The Tribunal emphasized the stringent requirements for proving fraudulent trading, highlighting that mere allegations without concrete evidence are insufficient. Consequently, the appeal was dismissed without costs, reinforcing the high threshold for establishing fraudulent intent under the IBC.
Analysis
Precedents Cited
The judgment extensively referenced the Supreme Court's decision in Anuj Jain IRP for Jaypee Infratech Limited v. Axis Bank Limited, etc., civil appeal no. 8512 - 8527 of 2019. This precedent underscored the necessity of distinguishing between different sections of the IBC, particularly Sections 43, 45, and 66. The Tribunal reiterated that each section addresses distinct aspects of insolvency, necessitating specific evidence and approaches when invoking them.
The Anuj Jain case played a pivotal role in shaping the Tribunal's understanding of fraudulent trading, emphasizing that intent must be unequivocally demonstrated through clear and material evidence.
Legal Reasoning
The Tribunal's legal reasoning centered on the statutory requirements of Section 66(1) of the IBC, which pertains to fraudulent trading. To establish fraudulent trading, the resolution professional must clearly demonstrate that the business was carried out with dishonest intentions aimed at defrauding creditors.
In this case, the Tribunal observed that the appellant failed to provide substantive evidence beyond mere allegations. The lack of documentary proof to substantiate claims of dishonest intent meant that the standard of proof under Section 66(1) was not met. The Tribunal further clarified that intent to defraud is a high bar to clear, requiring compelling material evidence.
Additionally, the Tribunal addressed procedural aspects, noting that the resolution professional became functus officio upon approval of the resolution plan, thereby limiting their capacity to pursue further applications under the IBC post-finalization.
Impact
This judgment has significant implications for future insolvency proceedings, particularly concerning allegations of fraudulent trading. It reinforces the notion that resolution professionals must present robust and unequivocal evidence when making claims under Section 66(1).
Moreover, the decision delineates the boundaries between various sections of the IBC, cautioning against conflating different forms of insolvency-related misconduct. The emphasis on stringent evidence requirements may deter frivolous or unsubstantiated claims, thereby promoting greater judicial efficiency and fairness.

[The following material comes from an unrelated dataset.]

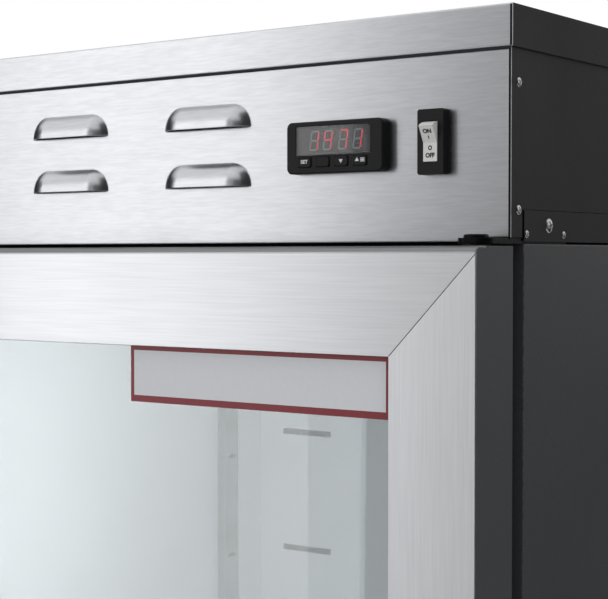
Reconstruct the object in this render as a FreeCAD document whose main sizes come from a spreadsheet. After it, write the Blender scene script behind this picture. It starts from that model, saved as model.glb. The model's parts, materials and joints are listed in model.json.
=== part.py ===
import FreeCAD, Part
import math
import os
from types import SimpleNamespace

import Sketcher

Vector = FreeCAD.Vector
doc = FreeCAD.newDocument("BlanketWarmingCabinet")
sheet = doc.addObject("Spreadsheet::Sheet", "Sizes")

# Driving sizes, in millimetres and degrees. X runs to the right, Y to the back, Z up from the floor.
driving_sizes = {
    # insulated case
    "cabinet_width": 600,
    "cabinet_depth": 563.1,
    "case_height": 1695,
    "foot_space": 60,
    "skin": 1.0,
    "wall": 50,
    "liner_skin": 0.8,
    "case_face_width": 44,
    "breaker_thickness": 2,
    "breaker_proud": 1,
    "breaker_lip": 18,
    # base frame and levelling feet
    "rail_height": 25,
    "rail_width": 40,
    "rail_sheet": 2,
    "rail_side_inset": 20,
    "rail_front_inset": 65,
    "rail_rear_inset": 30,
    "foot_bush_radius": 11,
    "foot_bush_length": 20,
    "foot_pad_radius": 22,
    "foot_pad_height": 8,
    "foot_hex_radius": 10.5,
    "foot_hex_height": 8,
    "foot_crown_radius": 17,
    "stud_radius": 6,
    "stud_clearance": 0.08,
    "stud_top_gap": 1.5,
    # shelves
    "standard_depth": 10,
    "standard_width": 20,
    "standard_sheet": 1.2,
    "standard_end_gap": 20,
    "front_standard_back": 60,
    "rear_standard_ahead": 60,
    "slot_pitch": 100,
    "slot_width": 12,
    "slot_height": 4,
    "first_slot": 15,
    "clip_thickness": 3,
    "clip_width": 11,
    "clip_arm": 14,
    "clip_hook": 7,
    "clip_play": 0.3,
    "shelf_bar": 8,
    "shelf_height": 6,
    "shelf_wire": 4,
    "shelf_side_gap": 2,
    "shelf_front_gap": 25,
    "shelf_rear_gap": 8,
    "shelf_corner": 10,
    # air system behind the rear duct panel
    "duct_depth": 65,
    "duct_sheet": 1.2,
    "outlet_width": 60,
    "outlet_height": 6,
    "outlet_pitch": 120,
    "outlet_inset": 30,
    "outlet_end_gap": 90,
    "grille_inner": 22,
    "grille_outer": 66,
    "grille_slot": 6,
    "motor_radius": 38,
    "motor_length": 32,
    "motor_plate": 2,
    "motor_plate_width": 98.8,
    "motor_plate_height": 45.6,
    "shaft_radius": 4,
    "shaft_clearance": 0.05,
    "impeller_radius": 72,
    "impeller_depth": 20,
    "impeller_gap": 3,
    "impeller_disc": 2,
    "impeller_hub": 12,
    "blade_root": 32.4,
    "blade_tip": 69.1,
    "blade_lean": 21.6,
    "heater_radius": 95,
    "heater_rod": 8,
    "heater_forward": 42,
    "probe_radius": 3,
    "probe_reach": 25,
    "probe_flange": 8,
    "probe_drop": 100,
    "thermostat_radius": 12,
    "thermostat_depth": 10,
    "thermostat_x": 145,
    "thermostat_lug_width": 36,
    "thermostat_lug_height": 9.6,
    # control canopy
    "canopy_gap": 1.5,
    "canopy_height": 141.25,
    "canopy_forward": 16.9,
    "canopy_sheet": 1.0,
    "canopy_flange": 14,
    "plinth_inset": 15,
    "tray_sheet": 1.2,
    "tray_flange_height": 18.9,
    "tray_set_back": 16.3,
    "slit": 0.9,
    "joint_gap": 0.4,
    "rear_set_in": 5,
    "vent_width": 4,
    "vent_height": 40,
    "vent_pitch": 12,
    "lid_sheet": 1.2,
    "lid_clearance": 0.3,
    "lid_lip": 25.45,
    "lid_seam": 1.0,
    "lid_edge_round": 1.0,
    "louvre_radius": 20,
    "louvre_axis_back": 12,
    "louvre_straight": 44,
    "louvre_wall": 1.0,
    "louvre_low": 38.3,
    "louvre_high": 78,
    "louvre_half_pitch": 65.5,
    # temperature controller
    "controller_inset": 123.3,
    "controller_rise": 61,
    "bezel_width": 75,
    "bezel_height": 33.5,
    "bezel_depth": 8,
    "bezel_corner": 4,
    "bezel_edge": 0.8,
    "bezel_wall": 2,
    "cutout_width": 71,
    "cutout_height": 29,
    "cutout_clearance": 0.2,
    "controller_depth": 55,
    "window_width": 58,
    "window_height": 18.6,
    "window_rise": 4.3,
    "window_sink": 0.5,
    "window_thickness": 1.5,
    "fit_gap": 0.2,
    "display_width": 52,
    "display_height": 16,
    "button_width": 10,
    "button_height": 6,
    "button_pitch": 14.4,
    "button_drop": 9.4,
    "button_proud": 0.8,
    "button_stem_end": 1.4,
    "button_corner": 1.2,
    "keys_shift": 1,
    "controller_clip": 5,
    "controller_clip_length": 16,
    # rocker switch
    "switch_inset": 51.7,
    "switch_rise": 61.05,
    "switch_width": 18.6,
    "switch_height": 40,
    "switch_proud": 7,
    "switch_corner": 1,
    "switch_body_width": 14.4,
    "switch_body_height": 35,
    "switch_body_depth": 24,
    "rocker_width": 9.8,
    "rocker_radius": 12.3,
    "rocker_tilt": 14,
    "rocker_nose": 2.3,
    "rocker_pivot_back": 2,
    "rocker_rear": 5,
    "rocker_gap": 0.3,
    "rocker_pin_radius": 1.5,
    "rocker_pin_clearance": 0.05,
    "rocker_pin_reach": 1.5,
    "switch_well": 12,
    "spade_width": 6.3,
    "spade_thickness": 0.8,
    "spade_length": 9,
    # mains inlet and terminals
    "inlet_inset": 100,
    "inlet_rise": 55,
    "inlet_width": 27,
    "inlet_height": 20,
    "inlet_depth": 20,
    "inlet_flange": 3,
    "inlet_flange_thickness": 2,
    "inlet_wall": 1.5,
    "inlet_pin_length": 14,
    "inlet_pin_width": 4,
    "inlet_pin_thickness": 2,
    "inlet_pin_spacing": 7,
    "inlet_pin_drop": 3.3,
    "terminal_width": 60,
    "terminal_depth": 24,
    "terminal_height": 20,
    "terminal_cell": 7,
    "terminal_cell_pitch": 10,
    "terminal_cell_inset": 6,
    "terminal_cell_depth": 6.7,
    # hinges
    "hinge_inset": 13,
    "hinge_back": 22,
    "hinge_plate": 3.5,
    "hinge_play": 1.3,
    "hinge_plate_width": 60,
    "hinge_plate_back": 75,
    "hinge_arm_width": 23,
    "hinge_arm_nose": 9,
    "hinge_arm_corner": 8,
    "hinge_edge_gap": 0.5,
    "hinge_notch_gap": 0.4,
    "hinge_notch_margin": 1.6,
    "hinge_lug_height": 12,
    "pin_radius": 4,
    "pin_clearance": 0.05,
    "pin_length": 20,
    "pin_head_radius": 7.5,
    "pin_head_height": 2.2,
    "bush_radius": 7,
    "bush_length": 20,
    "bush_flange_radius": 9,
    "bush_flange_height": 1,
    # door
    "door_thickness": 44.4,
    "gasket_space": 12.5,
    "gasket_gap": 0.2,
    "gasket_inset": 14,
    "gasket_width": 22,
    "gasket_base": 3,
    "gasket_bellows": 8,
    "gasket_head": 4,
    "door_side_gap": 0.6,
    "rail_cover": 66.1,
    "stile_cover": 59.7,
    "trim_sheet": 1.2,
    "trim_bend": 4.7,
    "trim_return": 12,
    "trim_lip": 4.3,
    "mitre_gap": 0.12,
    "glass_cover": 12,
    "glass_seat_gap": 0.2,
    "glazing_gap": 1,
    "pane": 4,
    "pane_space": 12,
    "spacer_width": 8,
    "ledge_cover": 2,
    # pull handle
    "handle_reach": 45,
    "handle_radius": 9,
    "handle_length": 320,
    "handle_post_radius": 6,
    "handle_post_inset": 30,
    "handle_height": 1050,
    "handle_cap": 1.5,
    # screws
    "small_screw": 3,
    "large_screw": 4.6,
    "hinge_screw": 2.4,
    "screw_shank_gap": 0.1,
    "screw_head_rise": 0.3,
    "side_screw_front": 10.1,
    "side_screw_rear": 15,
    "side_screw_drop": 44.8,
    "tray_screw_back": 49,
    "tray_screw_rise": 10,
    "hinge_screw_front": 20.5,
    "hinge_screw_back": 69,
    "hinge_screw_rise": 4.5,
}
shelf_slots = (3, 6, 9, 12)
shelf_wires = 13
vent_count = 12
grille_slots = 12
impeller_blades = 9
large_round_sides = 20
small_round_sides = 8
screw_sides = 6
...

For practitioners, this judgment serves as a reminder to meticulously gather and present concrete evidence when alleging fraudulent activities, ensuring that all statutory criteria are unequivocally satisfied.
Complex Concepts Simplified
Fraudulent Trading: Under Section 66(1) of the IBC, fraudulent trading occurs when a company carries on business with the intent to defraud its creditors. This requires proving that the business operations were dishonest and aimed at deceiving the creditors.
Functus Officio: A legal term indicating that the authority of a person or body to perform a particular task has been exhausted. In this context, once the resolution plan is approved, the resolution professional cannot undertake further actions unless specifically empowered.
Preferential Transactions: Transactions made by the corporate debtor that give preference to certain creditors over others, typically during the period leading up to insolvency. These are scrutinized to ensure equitable treatment of all creditors.
Resolution Professional: An individual appointed to manage the insolvency resolution process. Their duties include evaluating claims, managing assets, and formulating a resolution plan to ensure the company's revival or orderly liquidation.
Conclusion
The NCLAT's dismissal of the appeal in REGEN POWERTECH Pvt Ltd v. Wind Construction Pvt Ltd underscores the critical importance of meeting the evidentiary standards set forth in the IBC, particularly concerning allegations of fraudulent trading. By requiring concrete proof of dishonest intent, the Tribunal ensures that such serious allegations are substantiated, thereby protecting the integrity of the insolvency resolution process.
This judgment serves as a vital reference point for future cases, emphasizing the necessity for resolution professionals to meticulously document and present evidence when alleging misconduct under the IBC. It also clarifies the procedural limits within which resolution professionals operate, particularly post-resolution plan approval.
In the broader legal context, the decision enhances the jurisprudential framework surrounding insolvency and fraud, promoting greater judicial diligence and fairness in creditor-debtor disputes. Stakeholders in the insolvency ecosystem should heed the stringent requirements outlined herein to ensure robust and compliant practices.